→ Input data
>>>>
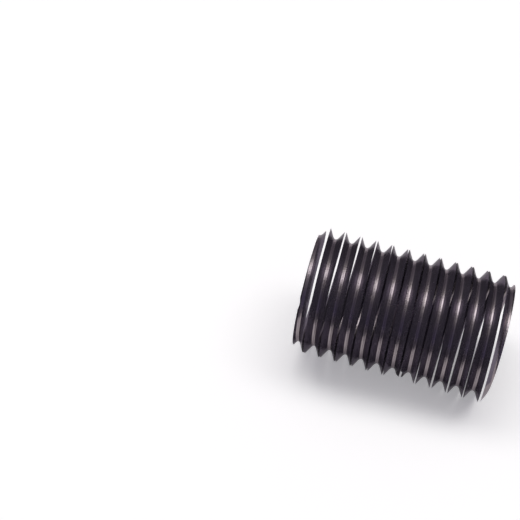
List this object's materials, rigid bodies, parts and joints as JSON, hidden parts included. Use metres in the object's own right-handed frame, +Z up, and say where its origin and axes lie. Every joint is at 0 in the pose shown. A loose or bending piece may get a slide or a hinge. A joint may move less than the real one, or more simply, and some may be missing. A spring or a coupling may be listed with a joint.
{
  "type": "banjo bolt",
  "caption": "Dark steel banjo bolt: hexagon head, drilled necks between smooth lands, and a threaded end, lying at rest.",
  "frame": {"origin": "centre of the bounding box's underside, on the floor the bolt lies on", "axes": "+X towards the thread end, +Z up; the bolt's own axis slopes down to +X by the rest tilt"},
  "size_m": [0.0386, 0.0156, 0.0143],
  "materials": {
    "steel": "satin turned dark steel, lightly worn"
  },
  "bodies": {
    "root": {"banjo_bolt": "steel"}
  },
  "joints": []
}
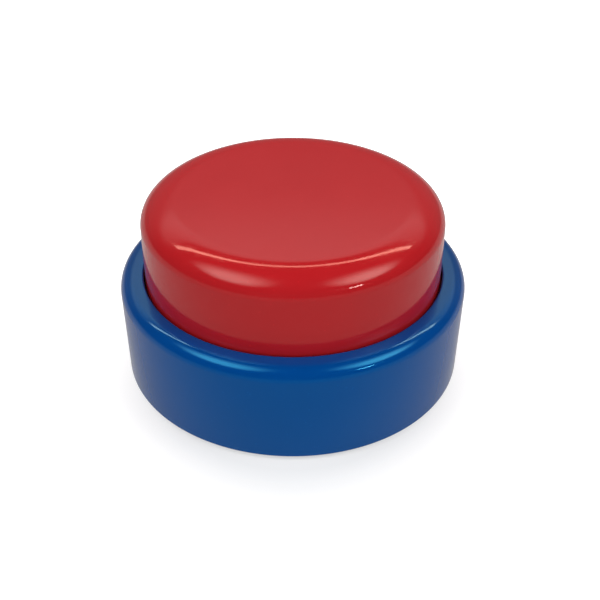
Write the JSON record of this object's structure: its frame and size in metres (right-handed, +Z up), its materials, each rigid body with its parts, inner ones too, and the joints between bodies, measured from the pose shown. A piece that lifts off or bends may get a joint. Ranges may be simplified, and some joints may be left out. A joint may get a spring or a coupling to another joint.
{
  "type": "quiz buzzer",
  "caption": "Round tabletop quiz buzzer: a wide red push button that slides in a blue ring base, over springs, switch, speaker and batteries.",
  "frame": {"origin": "middle of the round footprint, on the surface that the rubber feet stand on", "axes": "+Z up along the axis that the button slides on; -Y towards the battery side and +Y towards the speaker side; +X towards the record button and the battery door's screw"},
  "size_m": [0.09, 0.09, 0.0481],
  "materials": {
    "base_blue": "glossy moulded blue",
    "cap_red": "glossy moulded red",
    "record_red": "glossy moulded red",
    "cover_blue": "fine spark-eroded texture, blue",
    "white_plastic": "plain moulded white",
    "black_plastic": "plain moulded black",
    "rubber": "matt black rubber",
    "foam": "closed-cell foam",
    "circuit_board": "green solder mask",
    "epoxy": "black epoxy blob",
    "capacitor_sleeve": "shrink sleeve",
    "resistor_body": "lacquered beige",
    "speaker_paper": "pressed black paper",
    "magnet": "sintered ferrite, dull",
    "pressed_steel": "zinc-plated sheet",
    "screw_steel": "zinc-plated",
    "spring_steel": "drawn wire",
    "contact_nickel": "nickel-plated strip and wire",
    "cell_jacket": null,
    "wire_red": "PVC insulation",
    "wire_black": "PVC insulation"
  },
  "bodies": {
    "base": {"upper_housing": "base_blue", "bottom_cover": "cover_blue", "chassis_plate": "white_plastic", "main_switch_body": "black_plastic", "record_switch_body": "black_plastic", "foot_front_left": "rubber", "foot_front_right": "rubber", "foot_rear_left": "rubber", "foot_rear_right": "rubber", "speaker_gasket": "foam", "circuit_board": "circuit_board", "sound_chip": "epoxy", "capacitor": "capacitor_sleeve", "resistor_front": "resistor_body", "resistor_rear": "resistor_body", "speaker_magnet": "magnet", "speaker_frame": "pressed_steel", "slide_switch_body": "pressed_steel", "microphone": "pressed_steel", "chassis_screw_rear_right": "screw_steel", "chassis_screw_rear_left": "screw_steel", "chassis_screw_front": "screw_steel", "case_screw_front_left": "screw_steel", "case_screw_front_right": "screw_steel", "case_screw_rear_left": "screw_steel", "case_screw_rear_right": "screw_steel", "board_screw_left": "screw_steel", "board_screw_right": "screw_steel", "speaker_screw_left": "screw_steel", "speaker_screw_right": "screw_steel", "button_spring_rear": "spring_steel", "button_spring_front_left": "spring_steel", "button_spring_front_right": "spring_steel", "contact_bridge": "contact_nickel", "contact_positive": "contact_nickel", "contact_negative": "contact_nickel", "battery_front": "cell_jacket", "battery_rear": "cell_jacket", "battery_wire_red": "wire_red", "speaker_wire_red": "wire_red", "battery_wire_black": "wire_black", "speaker_wire_black": "wire_black"},
    "button": {"button_cap": "cap_red", "button_carrier": "white_plastic", "plunger_pad": "rubber", "carrier_screw_rear_right": "screw_steel", "carrier_screw_rear_left": "screw_steel", "carrier_screw_front": "screw_steel"},
    "main_switch_stem": {"main_switch_stem": "black_plastic"},
    "record_button": {"record_button": "record_red"},
    "record_switch_stem": {"record_switch_stem": "black_plastic"},
    "slide_switch_knob": {"slide_switch_knob": "black_plastic"},
    "battery_door": {"battery_door": "cover_blue", "battery_door_screw": "screw_steel"},
    "speaker_cone": {"speaker_cone": "speaker_paper", "speaker_dust_cap": "speaker_paper"}
  },
  "joints": [
    {"name": "button_press", "type": "slide", "parent": "base", "child": "button", "axis": [0, 0, -1], "range_m": [0, 0.004], "stiffness_N_per_m": 800, "springref_m": -0.003, "deforming": ["button_spring_rear", "button_spring_front_left", "button_spring_front_right"]},
    {"name": "main_switch_press", "type": "slide", "parent": "base", "child": "main_switch_stem", "axis": [0, 0, -1], "range_m": [0, 0.00025]},
    {"name": "record_press", "type": "slide", "parent": "base", "child": "record_button", "axis": [0, 0, 1], "range_m": [0, 0.0006], "stiffness_N_per_m": 1000, "springref_m": -0.0005},
    {"name": "record_switch_press", "type": "slide", "parent": "base", "child": "record_switch_stem", "axis": [0, 0, 1], "range_m": [0, 0.00025]},
    {"name": "mode_slide", "type": "slide", "parent": "base", "child": "slide_switch_knob", "axis": [1, 0, 0], "range_m": [0, 0.002]},
    {"name": "battery_door_swing", "type": "hinge", "parent": "base", "child": "battery_door", "pos_m": [-0.0272, -0.0177, 0.0014], "axis": [0, 1, 0], "range_deg": [0, 75]},
    {"name": "speaker_cone_travel", "type": "slide", "parent": "base", "child": "speaker_cone", "axis": [0, 0, 1], "range_m": [-0.0003, 0.0003], "stiffness_N_per_m": 500}
  ],
  "couplings": [
    {"joint": "main_switch_press", "follows": "button_press", "ratio": 0.0625},
    {"joint": "record_switch_press", "follows": "record_press", "ratio": 0.41666}
  ]
}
<<<<
Write every record out again, unaltered.

→ Solution to this problem
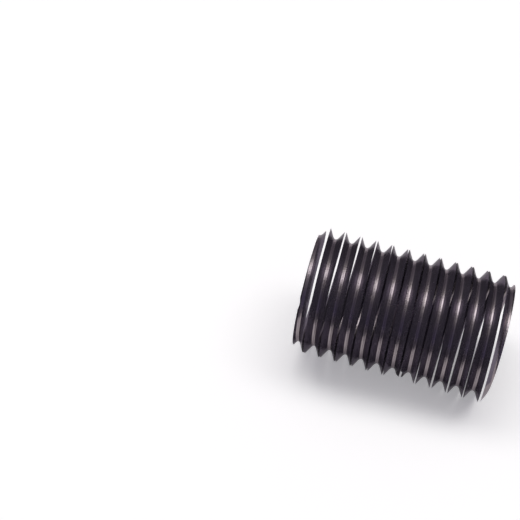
List this object's materials, rigid bodies, parts and joints as JSON, hidden parts included. Use metres in the object's own right-handed frame, +Z up, and say where its origin and axes lie. Every joint is at 0 in the pose shown. A loose or bending piece may get a slide or a hinge. A joint may move less than the real one, or more simply, and some may be missing. A spring or a coupling may be listed with a joint.
{
  "type": "banjo bolt",
  "caption": "Dark steel banjo bolt: hexagon head, drilled necks between smooth lands, and a threaded end, lying at rest.",
  "frame": {"origin": "centre of the bounding box's underside, on the floor the bolt lies on", "axes": "+X towards the thread end, +Z up; the bolt's own axis slopes down to +X by the rest tilt"},
  "size_m": [0.0386, 0.0156, 0.0143],
  "materials": {
    "steel": "satin turned dark steel, lightly worn"
  },
  "bodies": {
    "root": {"banjo_bolt": "steel"}
  },
  "joints": []
}
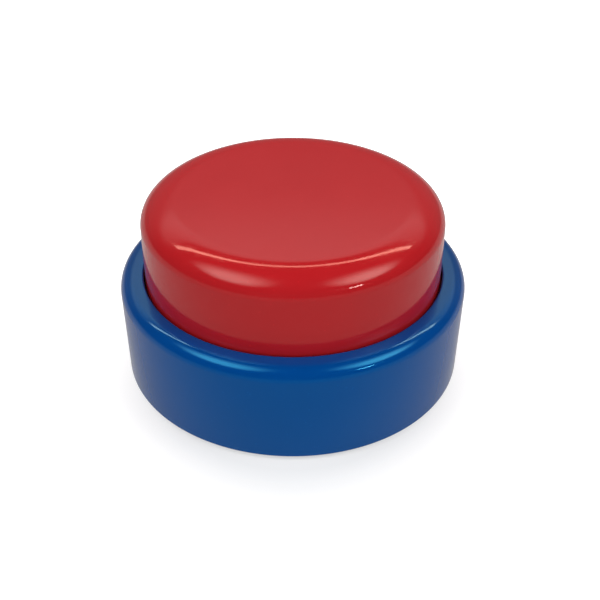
Write the JSON record of this object's structure: its frame and size in metres (right-handed, +Z up), its materials, each rigid body with its parts, inner ones too, and the joints between bodies, measured from the pose shown. A piece that lifts off or bends may get a joint. Ranges may be simplified, and some joints may be left out. A joint may get a spring or a coupling to another joint.
{
  "type": "quiz buzzer",
  "caption": "Round tabletop quiz buzzer: a wide red push button that slides in a blue ring base, over springs, switch, speaker and batteries.",
  "frame": {"origin": "middle of the round footprint, on the surface that the rubber feet stand on", "axes": "+Z up along the axis that the button slides on; -Y towards the battery side and +Y towards the speaker side; +X towards the record button and the battery door's screw"},
  "size_m": [0.09, 0.09, 0.0481],
  "materials": {
    "base_blue": "glossy moulded blue",
    "cap_red": "glossy moulded red",
    "record_red": "glossy moulded red",
    "cover_blue": "fine spark-eroded texture, blue",
    "white_plastic": "plain moulded white",
    "black_plastic": "plain moulded black",
    "rubber": "matt black rubber",
    "foam": "closed-cell foam",
    "circuit_board": "green solder mask",
    "epoxy": "black epoxy blob",
    "capacitor_sleeve": "shrink sleeve",
    "resistor_body": "lacquered beige",
    "speaker_paper": "pressed black paper",
    "magnet": "sintered ferrite, dull",
    "pressed_steel": "zinc-plated sheet",
    "screw_steel": "zinc-plated",
    "spring_steel": "drawn wire",
    "contact_nickel": "nickel-plated strip and wire",
    "cell_jacket": null,
    "wire_red": "PVC insulation",
    "wire_black": "PVC insulation"
  },
  "bodies": {
    "base": {"upper_housing": "base_blue", "bottom_cover": "cover_blue", "chassis_plate": "white_plastic", "main_switch_body": "black_plastic", "record_switch_body": "black_plastic", "foot_front_left": "rubber", "foot_front_right": "rubber", "foot_rear_left": "rubber", "foot_rear_right": "rubber", "speaker_gasket": "foam", "circuit_board": "circuit_board", "sound_chip": "epoxy", "capacitor": "capacitor_sleeve", "resistor_front": "resistor_body", "resistor_rear": "resistor_body", "speaker_magnet": "magnet", "speaker_frame": "pressed_steel", "slide_switch_body": "pressed_steel", "microphone": "pressed_steel", "chassis_screw_rear_right": "screw_steel", "chassis_screw_rear_left": "screw_steel", "chassis_screw_front": "screw_steel", "case_screw_front_left": "screw_steel", "case_screw_front_right": "screw_steel", "case_screw_rear_left": "screw_steel", "case_screw_rear_right": "screw_steel", "board_screw_left": "screw_steel", "board_screw_right": "screw_steel", "speaker_screw_left": "screw_steel", "speaker_screw_right": "screw_steel", "button_spring_rear": "spring_steel", "button_spring_front_left": "spring_steel", "button_spring_front_right": "spring_steel", "contact_bridge": "contact_nickel", "contact_positive": "contact_nickel", "contact_negative": "contact_nickel", "battery_front": "cell_jacket", "battery_rear": "cell_jacket", "battery_wire_red": "wire_red", "speaker_wire_red": "wire_red", "battery_wire_black": "wire_black", "speaker_wire_black": "wire_black"},
    "button": {"button_cap": "cap_red", "button_carrier": "white_plastic", "plunger_pad": "rubber", "carrier_screw_rear_right": "screw_steel", "carrier_screw_rear_left": "screw_steel", "carrier_screw_front": "screw_steel"},
    "main_switch_stem": {"main_switch_stem": "black_plastic"},
    "record_button": {"record_button": "record_red"},
    "record_switch_stem": {"record_switch_stem": "black_plastic"},
    "slide_switch_knob": {"slide_switch_knob": "black_plastic"},
    "battery_door": {"battery_door": "cover_blue", "battery_door_screw": "screw_steel"},
    "speaker_cone": {"speaker_cone": "speaker_paper", "speaker_dust_cap": "speaker_paper"}
  },
  "joints": [
    {"name": "button_press", "type": "slide", "parent": "base", "child": "button", "axis": [0, 0, -1], "range_m": [0, 0.004], "stiffness_N_per_m": 800, "springref_m": -0.003, "deforming": ["button_spring_rear", "button_spring_front_left", "button_spring_front_right"]},
    {"name": "main_switch_press", "type": "slide", "parent": "base", "child": "main_switch_stem", "axis": [0, 0, -1], "range_m": [0, 0.00025]},
    {"name": "record_press", "type": "slide", "parent": "base", "child": "record_button", "axis": [0, 0, 1], "range_m": [0, 0.0006], "stiffness_N_per_m": 1000, "springref_m": -0.0005},
    {"name": "record_switch_press", "type": "slide", "parent": "base", "child": "record_switch_stem", "axis": [0, 0, 1], "range_m": [0, 0.00025]},
    {"name": "mode_slide", "type": "slide", "parent": "base", "child": "slide_switch_knob", "axis": [1, 0, 0], "range_m": [0, 0.002]},
    {"name": "battery_door_swing", "type": "hinge", "parent": "base", "child": "battery_door", "pos_m": [-0.0272, -0.0177, 0.0014], "axis": [0, 1, 0], "range_deg": [0, 75]},
    {"name": "speaker_cone_travel", "type": "slide", "parent": "base", "child": "speaker_cone", "axis": [0, 0, 1], "range_m": [-0.0003, 0.0003], "stiffness_N_per_m": 500}
  ],
  "couplings": [
    {"joint": "main_switch_press", "follows": "button_press", "ratio": 0.0625},
    {"joint": "record_switch_press", "follows": "record_press", "ratio": 0.41666}
  ]
}